Gather every line that includes the word "where", please.
--- Start of Stored data ---
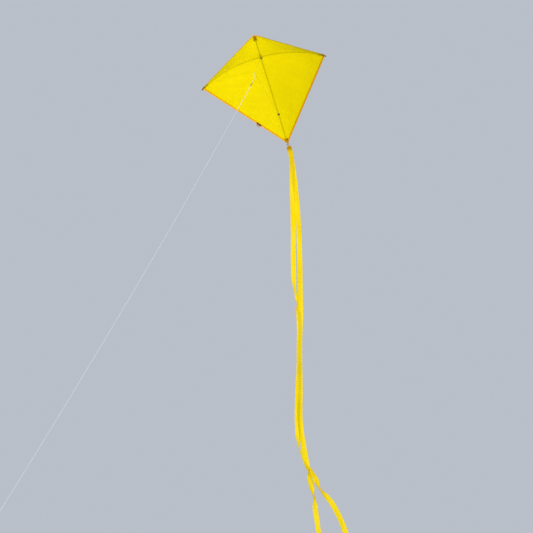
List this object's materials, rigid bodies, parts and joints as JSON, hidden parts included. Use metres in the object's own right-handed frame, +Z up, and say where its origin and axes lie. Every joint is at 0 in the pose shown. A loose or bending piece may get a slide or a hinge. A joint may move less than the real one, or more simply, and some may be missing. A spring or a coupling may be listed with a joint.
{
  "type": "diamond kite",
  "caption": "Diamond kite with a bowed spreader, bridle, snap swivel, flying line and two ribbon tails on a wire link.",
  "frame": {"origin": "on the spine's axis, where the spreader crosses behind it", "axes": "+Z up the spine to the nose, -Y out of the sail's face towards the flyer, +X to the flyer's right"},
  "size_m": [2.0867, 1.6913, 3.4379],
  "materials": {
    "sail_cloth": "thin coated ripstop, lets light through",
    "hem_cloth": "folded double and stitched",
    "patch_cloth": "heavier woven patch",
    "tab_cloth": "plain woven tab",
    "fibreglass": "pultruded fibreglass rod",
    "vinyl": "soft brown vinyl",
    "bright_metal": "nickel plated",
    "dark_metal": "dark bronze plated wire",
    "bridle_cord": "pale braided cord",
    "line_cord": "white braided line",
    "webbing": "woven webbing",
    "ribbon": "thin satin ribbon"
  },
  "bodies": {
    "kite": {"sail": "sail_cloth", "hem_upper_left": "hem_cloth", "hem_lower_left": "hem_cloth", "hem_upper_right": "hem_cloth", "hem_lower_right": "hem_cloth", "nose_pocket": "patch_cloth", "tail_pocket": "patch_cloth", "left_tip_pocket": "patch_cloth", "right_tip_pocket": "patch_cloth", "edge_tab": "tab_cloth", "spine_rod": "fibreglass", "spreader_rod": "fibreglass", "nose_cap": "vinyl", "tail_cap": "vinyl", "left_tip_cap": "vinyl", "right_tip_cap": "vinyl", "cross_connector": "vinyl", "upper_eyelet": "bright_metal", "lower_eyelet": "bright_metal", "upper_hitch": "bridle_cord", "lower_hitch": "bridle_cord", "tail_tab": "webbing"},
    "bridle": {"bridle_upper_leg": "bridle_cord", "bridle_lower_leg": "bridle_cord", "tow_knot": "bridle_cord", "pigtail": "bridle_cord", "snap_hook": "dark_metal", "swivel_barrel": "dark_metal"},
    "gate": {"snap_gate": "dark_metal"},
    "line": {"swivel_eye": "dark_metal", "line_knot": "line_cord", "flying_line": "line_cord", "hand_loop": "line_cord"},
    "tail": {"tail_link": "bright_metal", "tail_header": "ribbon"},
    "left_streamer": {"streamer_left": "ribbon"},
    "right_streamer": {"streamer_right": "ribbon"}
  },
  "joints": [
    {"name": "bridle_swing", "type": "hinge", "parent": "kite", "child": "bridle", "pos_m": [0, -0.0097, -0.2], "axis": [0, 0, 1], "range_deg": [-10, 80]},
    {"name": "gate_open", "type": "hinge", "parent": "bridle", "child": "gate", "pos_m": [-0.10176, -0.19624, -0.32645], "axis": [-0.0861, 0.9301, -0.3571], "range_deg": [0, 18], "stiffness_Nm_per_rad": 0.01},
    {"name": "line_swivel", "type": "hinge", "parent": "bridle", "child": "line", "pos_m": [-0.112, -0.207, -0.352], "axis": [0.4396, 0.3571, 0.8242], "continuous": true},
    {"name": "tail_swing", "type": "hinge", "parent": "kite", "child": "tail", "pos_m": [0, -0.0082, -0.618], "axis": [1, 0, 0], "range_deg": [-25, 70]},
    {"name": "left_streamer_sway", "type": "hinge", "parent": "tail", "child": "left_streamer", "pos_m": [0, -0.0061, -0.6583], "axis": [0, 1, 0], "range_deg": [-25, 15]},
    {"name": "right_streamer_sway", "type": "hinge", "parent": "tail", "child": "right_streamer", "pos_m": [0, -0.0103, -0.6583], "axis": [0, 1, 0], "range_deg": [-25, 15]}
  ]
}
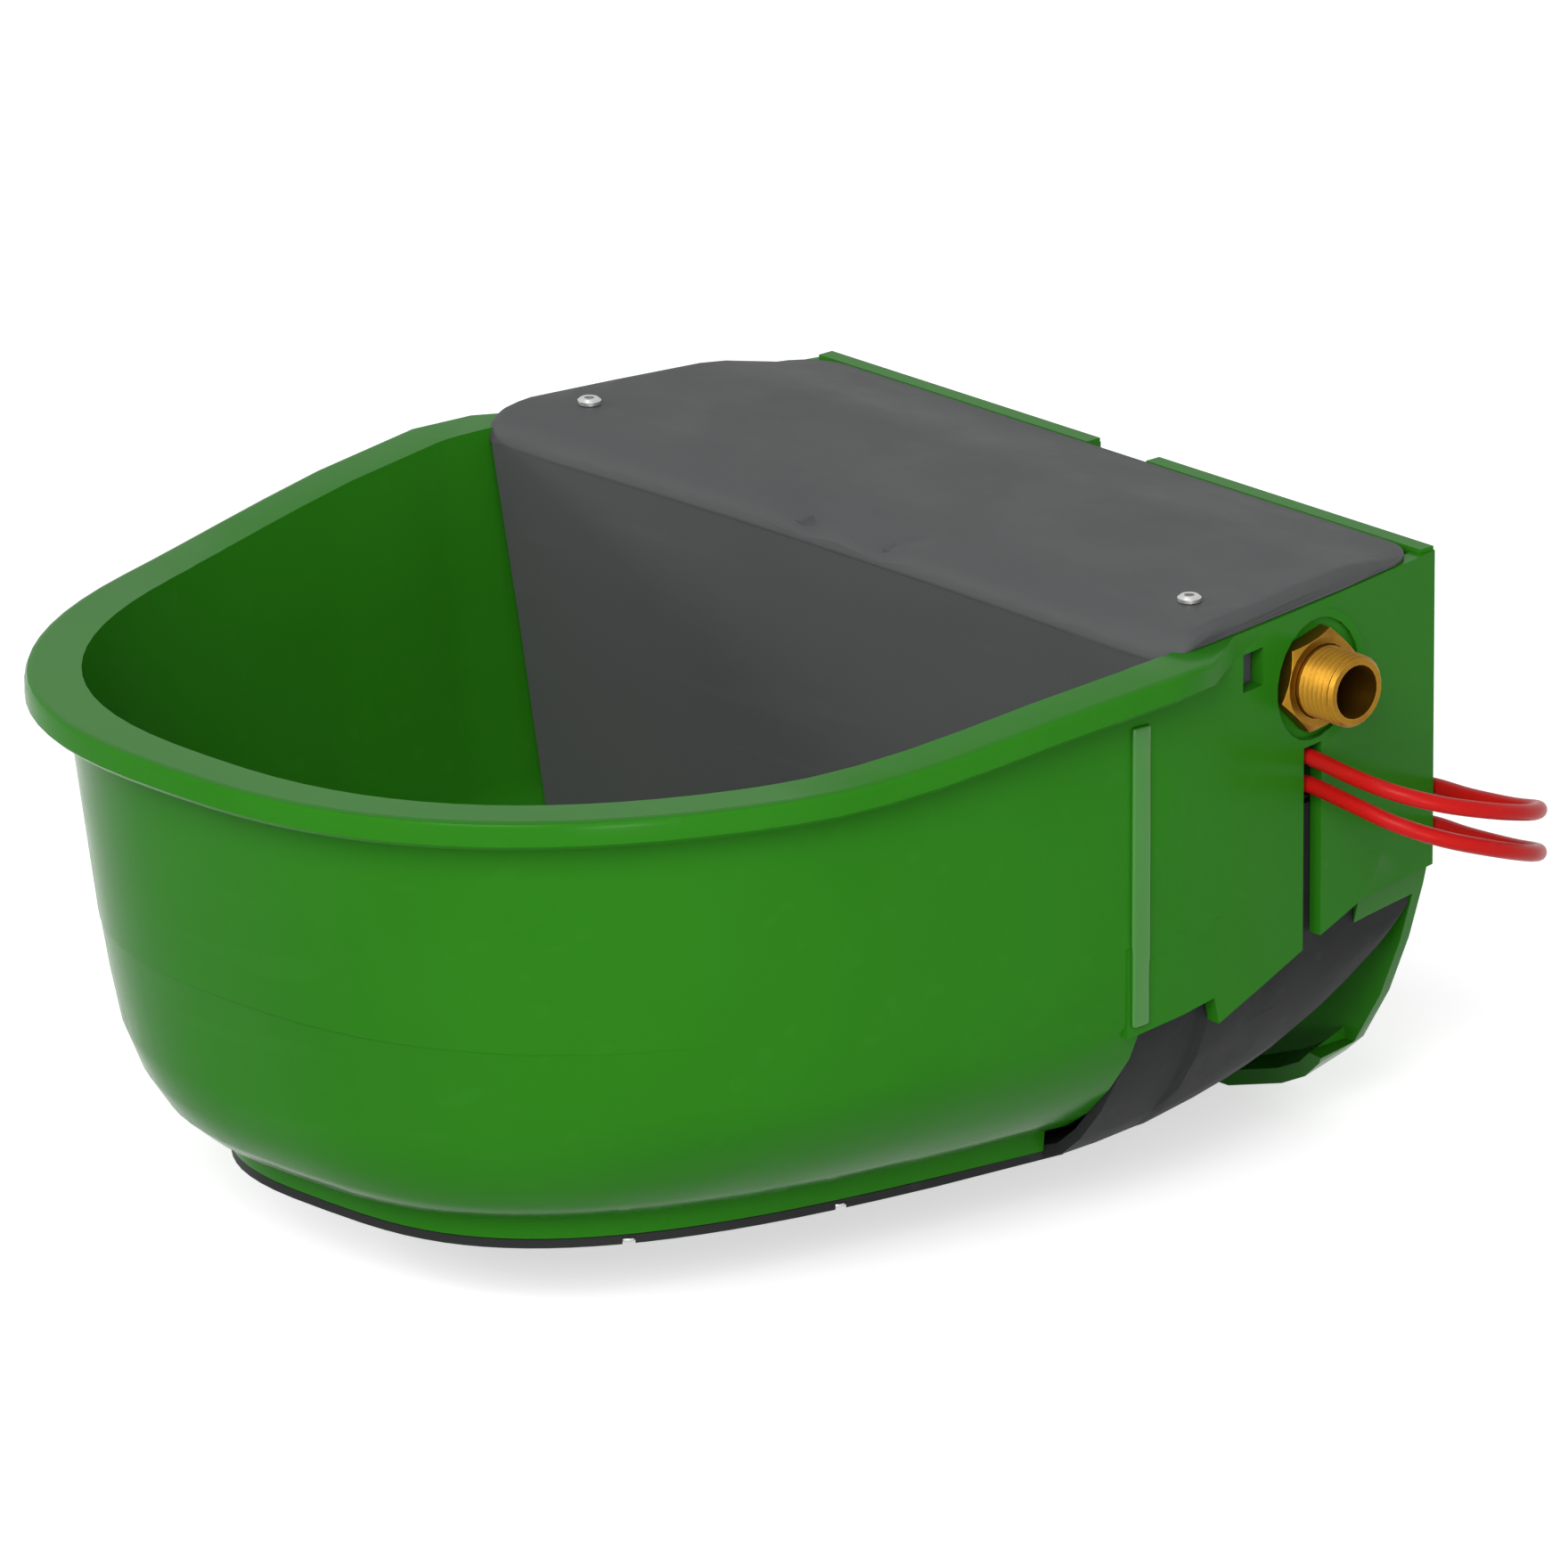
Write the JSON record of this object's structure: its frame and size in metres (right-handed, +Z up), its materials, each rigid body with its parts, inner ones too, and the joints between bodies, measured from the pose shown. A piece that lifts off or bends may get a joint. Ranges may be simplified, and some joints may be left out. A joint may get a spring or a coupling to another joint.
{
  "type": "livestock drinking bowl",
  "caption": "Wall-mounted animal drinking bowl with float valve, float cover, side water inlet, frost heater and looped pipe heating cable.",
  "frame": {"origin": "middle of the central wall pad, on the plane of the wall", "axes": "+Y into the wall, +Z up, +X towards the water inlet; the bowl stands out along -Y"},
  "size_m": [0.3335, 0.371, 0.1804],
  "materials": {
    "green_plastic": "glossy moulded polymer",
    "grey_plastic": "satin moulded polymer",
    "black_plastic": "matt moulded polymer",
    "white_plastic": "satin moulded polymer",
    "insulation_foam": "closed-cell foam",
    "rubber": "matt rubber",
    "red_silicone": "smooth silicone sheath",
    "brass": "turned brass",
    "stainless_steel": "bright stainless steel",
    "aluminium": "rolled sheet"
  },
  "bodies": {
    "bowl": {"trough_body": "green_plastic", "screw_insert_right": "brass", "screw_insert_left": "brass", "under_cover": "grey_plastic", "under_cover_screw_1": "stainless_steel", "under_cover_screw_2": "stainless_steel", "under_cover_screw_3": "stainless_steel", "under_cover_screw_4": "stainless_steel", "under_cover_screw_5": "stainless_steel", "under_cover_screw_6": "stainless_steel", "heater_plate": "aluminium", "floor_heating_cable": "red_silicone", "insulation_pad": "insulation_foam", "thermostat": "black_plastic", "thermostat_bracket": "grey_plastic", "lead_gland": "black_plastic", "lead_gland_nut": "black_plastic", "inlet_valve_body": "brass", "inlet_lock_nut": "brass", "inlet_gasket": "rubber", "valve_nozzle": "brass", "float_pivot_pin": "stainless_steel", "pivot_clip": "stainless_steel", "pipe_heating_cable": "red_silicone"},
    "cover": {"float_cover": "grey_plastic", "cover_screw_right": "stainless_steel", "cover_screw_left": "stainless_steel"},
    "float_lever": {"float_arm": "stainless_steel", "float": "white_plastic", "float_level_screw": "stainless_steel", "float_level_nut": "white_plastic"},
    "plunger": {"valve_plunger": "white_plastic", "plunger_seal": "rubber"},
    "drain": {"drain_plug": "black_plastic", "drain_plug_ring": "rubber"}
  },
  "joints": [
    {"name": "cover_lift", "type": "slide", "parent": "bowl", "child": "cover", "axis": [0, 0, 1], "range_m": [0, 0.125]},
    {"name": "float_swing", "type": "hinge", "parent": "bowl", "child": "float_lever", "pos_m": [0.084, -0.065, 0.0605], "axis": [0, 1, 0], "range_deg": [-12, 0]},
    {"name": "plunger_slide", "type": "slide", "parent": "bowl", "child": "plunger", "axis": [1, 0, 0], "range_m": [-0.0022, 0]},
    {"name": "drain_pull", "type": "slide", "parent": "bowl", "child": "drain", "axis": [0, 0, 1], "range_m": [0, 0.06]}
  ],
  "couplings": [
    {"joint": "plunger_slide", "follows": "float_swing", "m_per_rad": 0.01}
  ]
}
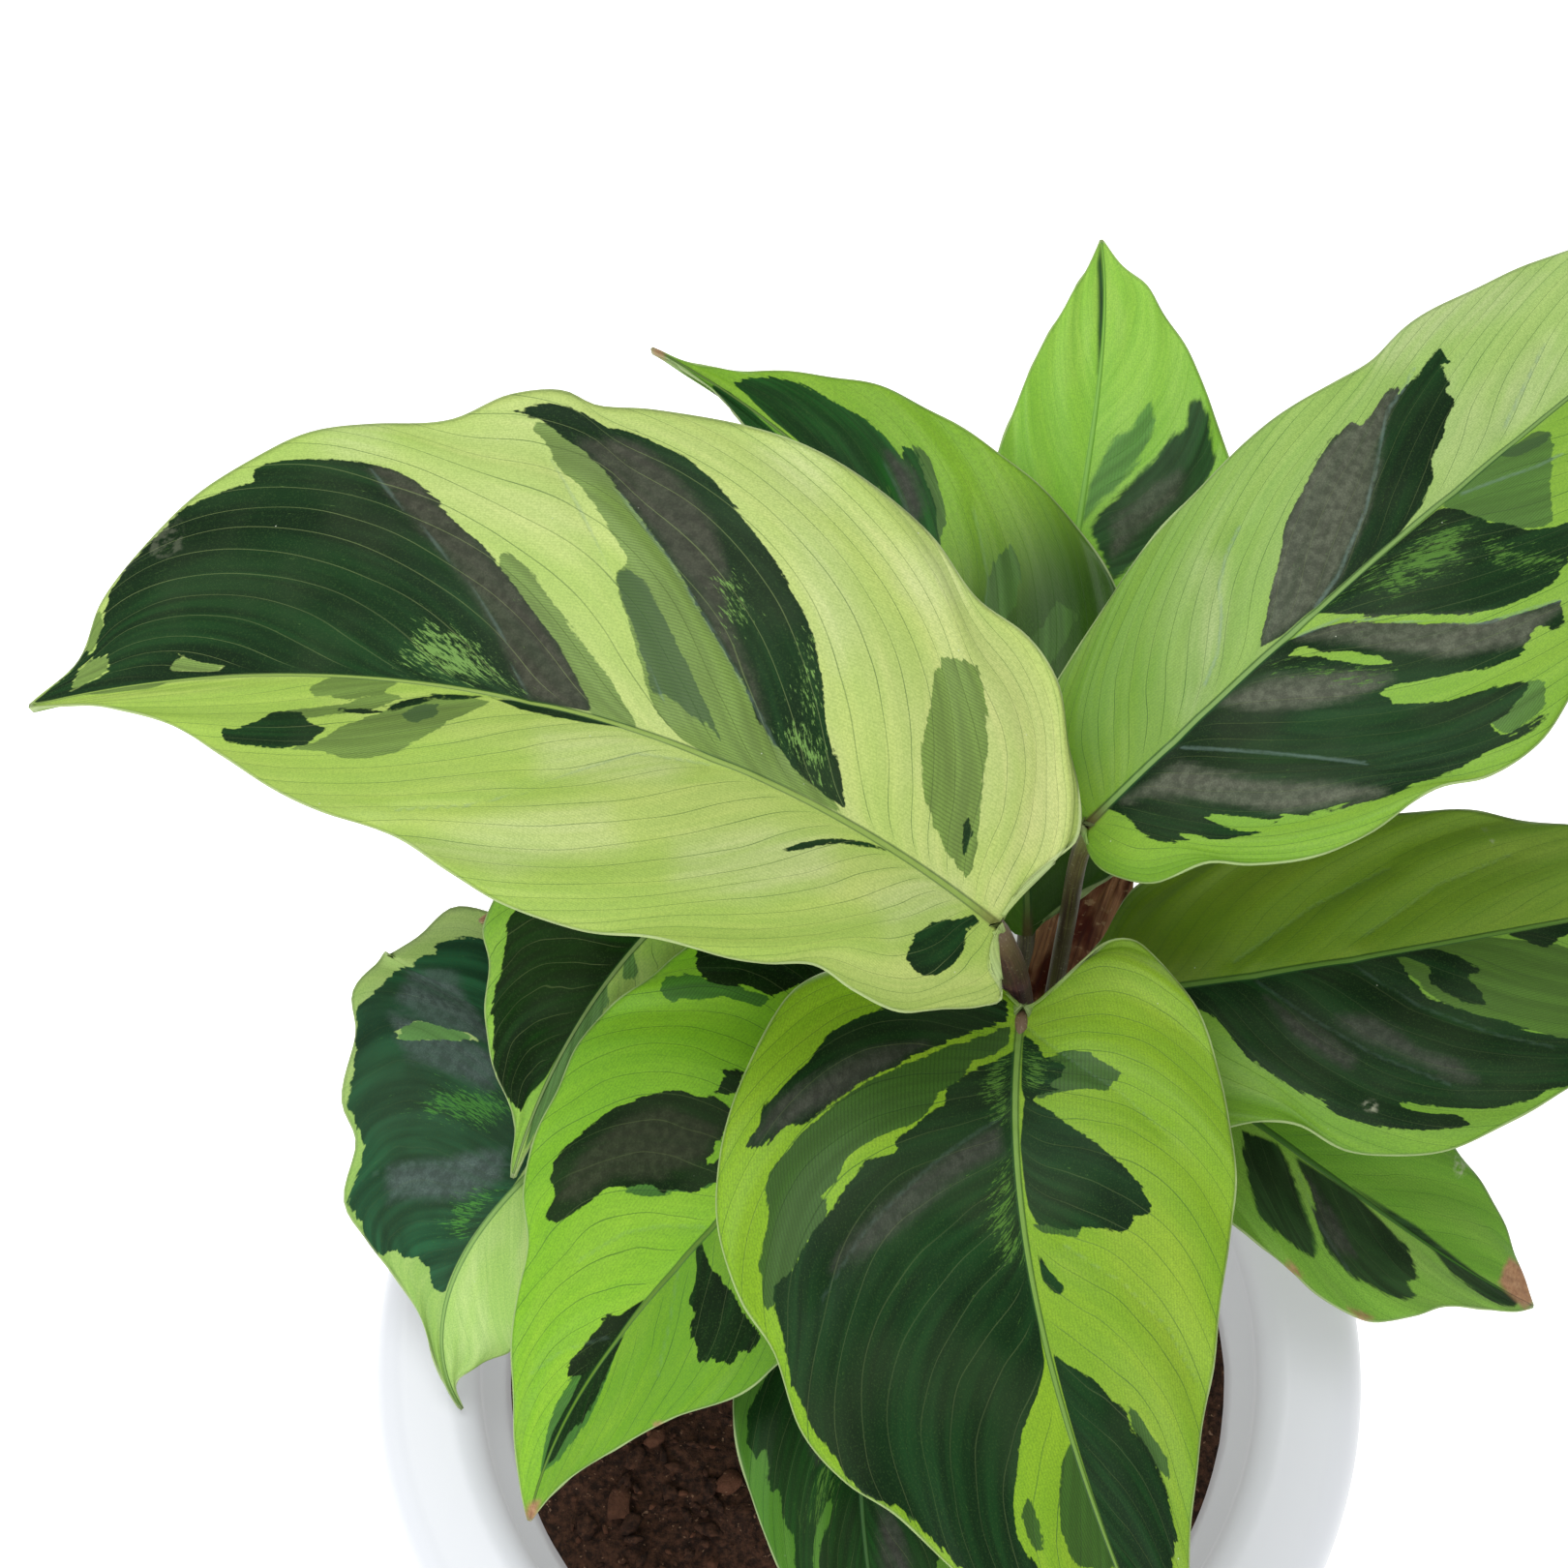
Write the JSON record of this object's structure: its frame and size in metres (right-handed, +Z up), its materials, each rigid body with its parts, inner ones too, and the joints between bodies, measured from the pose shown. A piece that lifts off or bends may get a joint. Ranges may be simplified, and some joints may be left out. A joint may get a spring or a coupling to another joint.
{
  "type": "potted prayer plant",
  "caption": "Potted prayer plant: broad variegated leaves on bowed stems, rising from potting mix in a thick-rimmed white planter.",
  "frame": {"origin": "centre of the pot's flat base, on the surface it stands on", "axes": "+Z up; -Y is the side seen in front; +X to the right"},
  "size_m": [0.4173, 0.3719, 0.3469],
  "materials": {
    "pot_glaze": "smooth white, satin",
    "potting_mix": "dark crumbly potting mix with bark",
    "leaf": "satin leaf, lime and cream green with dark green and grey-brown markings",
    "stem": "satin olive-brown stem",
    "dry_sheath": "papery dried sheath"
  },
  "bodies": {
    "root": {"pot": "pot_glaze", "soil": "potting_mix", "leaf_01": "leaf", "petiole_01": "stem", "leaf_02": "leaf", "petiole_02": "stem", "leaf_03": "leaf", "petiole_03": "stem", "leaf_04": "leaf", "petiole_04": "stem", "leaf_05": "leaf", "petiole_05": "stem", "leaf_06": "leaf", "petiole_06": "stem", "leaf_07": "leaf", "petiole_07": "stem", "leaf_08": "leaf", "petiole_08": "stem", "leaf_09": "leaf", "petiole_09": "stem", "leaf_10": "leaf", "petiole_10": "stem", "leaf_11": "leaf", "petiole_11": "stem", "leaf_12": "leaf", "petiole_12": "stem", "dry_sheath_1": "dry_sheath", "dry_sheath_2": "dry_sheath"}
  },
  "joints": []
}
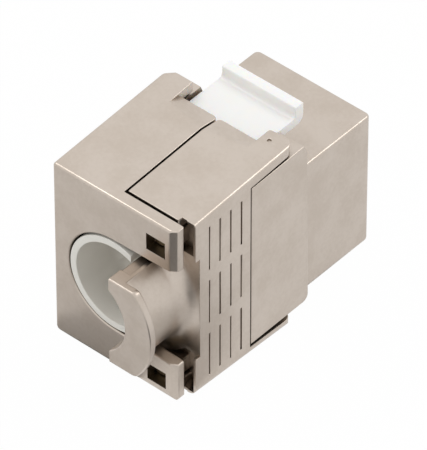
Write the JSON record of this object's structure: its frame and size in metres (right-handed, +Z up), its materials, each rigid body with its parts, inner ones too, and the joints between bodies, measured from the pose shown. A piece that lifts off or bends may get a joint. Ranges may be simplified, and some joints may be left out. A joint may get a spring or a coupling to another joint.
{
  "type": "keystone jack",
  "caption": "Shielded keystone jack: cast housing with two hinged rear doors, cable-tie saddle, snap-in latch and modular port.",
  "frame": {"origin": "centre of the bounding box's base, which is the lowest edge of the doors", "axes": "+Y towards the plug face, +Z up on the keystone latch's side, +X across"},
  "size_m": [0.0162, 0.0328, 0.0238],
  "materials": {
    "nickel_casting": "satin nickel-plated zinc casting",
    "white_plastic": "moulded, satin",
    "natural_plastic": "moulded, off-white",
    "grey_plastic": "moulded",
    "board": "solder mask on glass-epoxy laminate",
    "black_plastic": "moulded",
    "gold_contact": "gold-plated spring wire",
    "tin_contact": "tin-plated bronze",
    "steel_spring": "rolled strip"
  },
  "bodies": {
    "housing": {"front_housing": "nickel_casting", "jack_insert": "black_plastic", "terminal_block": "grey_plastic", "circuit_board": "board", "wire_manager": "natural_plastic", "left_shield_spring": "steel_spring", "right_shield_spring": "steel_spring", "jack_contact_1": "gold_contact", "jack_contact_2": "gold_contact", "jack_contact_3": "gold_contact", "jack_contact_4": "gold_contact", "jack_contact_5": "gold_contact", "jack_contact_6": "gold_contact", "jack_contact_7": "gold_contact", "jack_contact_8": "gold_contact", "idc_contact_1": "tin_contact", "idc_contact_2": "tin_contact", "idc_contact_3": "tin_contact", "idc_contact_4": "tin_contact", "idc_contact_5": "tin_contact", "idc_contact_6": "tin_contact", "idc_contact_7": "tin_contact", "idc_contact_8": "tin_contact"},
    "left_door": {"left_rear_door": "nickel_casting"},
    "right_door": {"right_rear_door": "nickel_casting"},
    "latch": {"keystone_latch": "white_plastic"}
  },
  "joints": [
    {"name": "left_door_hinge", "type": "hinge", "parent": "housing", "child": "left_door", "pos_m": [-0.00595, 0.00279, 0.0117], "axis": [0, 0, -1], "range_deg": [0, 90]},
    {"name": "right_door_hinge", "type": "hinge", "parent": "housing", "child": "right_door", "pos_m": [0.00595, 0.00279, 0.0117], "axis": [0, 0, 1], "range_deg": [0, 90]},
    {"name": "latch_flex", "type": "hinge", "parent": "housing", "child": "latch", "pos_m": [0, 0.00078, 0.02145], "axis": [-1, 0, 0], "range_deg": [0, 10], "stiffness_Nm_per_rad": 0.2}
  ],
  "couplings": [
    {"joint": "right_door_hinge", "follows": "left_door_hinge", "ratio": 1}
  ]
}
--- End of Stored data ---
* [Result of this exercise]
List this object's materials, rigid bodies, parts and joints as JSON, hidden parts included. Use metres in the object's own right-handed frame, +Z up, and say where its origin and axes lie. Every joint is at 0 in the pose shown. A loose or bending piece may get a slide or a hinge. A joint may move less than the real one, or more simply, and some may be missing. A spring or a coupling may be listed with a joint.
  "frame": {"origin": "on the spine's axis, where the spreader crosses behind it", "axes": "+Z up the spine to the nose, -Y out of the sail's face towards the flyer, +X to the flyer's right"},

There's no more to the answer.